En alguna página de Internet (¿estadounidense, quizás?) en la que se puede descargar el texto en inglés, he visto que etiquetan Billy Budd como literatura homosexual (lo que quiera que esto signifique).


Como si fuese una mancha de Rorschach, el texto de Melville tiene la virtud de ponerse al servicio de la proyección del lector, lo que tal vez no represente esa prístina infinitud de las obras geniales pero que tampoco se reduce a hacer de neutro espejo del lector: Melville se mezcla con el lector arrojándole a los ojos un sutil borbotón de tinta que conmueve, nubla e ilumina la retina de ese órgano invisible con el que (casi nunca) vemos lo que sucede a nuestro alrededor, ahora mismo, a nuestro lado.

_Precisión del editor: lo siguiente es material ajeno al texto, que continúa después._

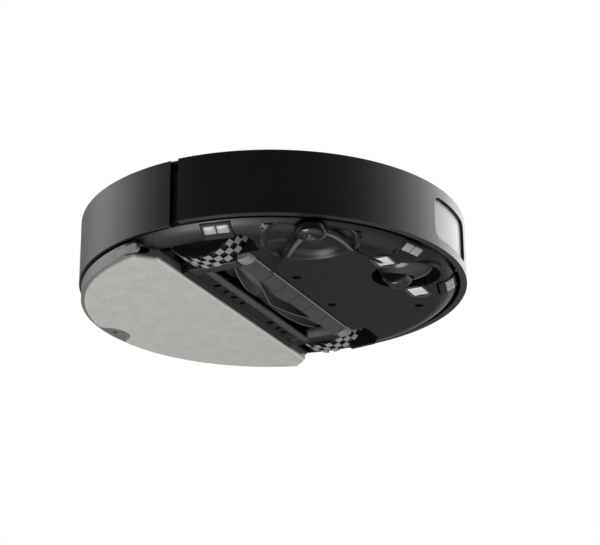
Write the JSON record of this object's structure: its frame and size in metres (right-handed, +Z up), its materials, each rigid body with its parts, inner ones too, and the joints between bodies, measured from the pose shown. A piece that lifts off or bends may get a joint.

Y, por cierto, no otra cosa hace el mismo autor con el ajedrez, otro juego de manchas sobre el que proyectarse: “Para el marinero, la vida no es un juego que requiera una gran inteligencia; no es una intrincada partida de ajedrez donde se hacen pocos movimientos con franqueza, y el objetivo se consigue de modo indirecto; un juego oblicuo, tedioso, estéril, que apenas vale la pobre vela que se consume jugándolo”.[1]


[1] MELVILLE, Herman. Billy Budd, marinero. Madrid: Unidad Editorial, 1998, p. 56. Traducción de José Díaz Gutiérrez.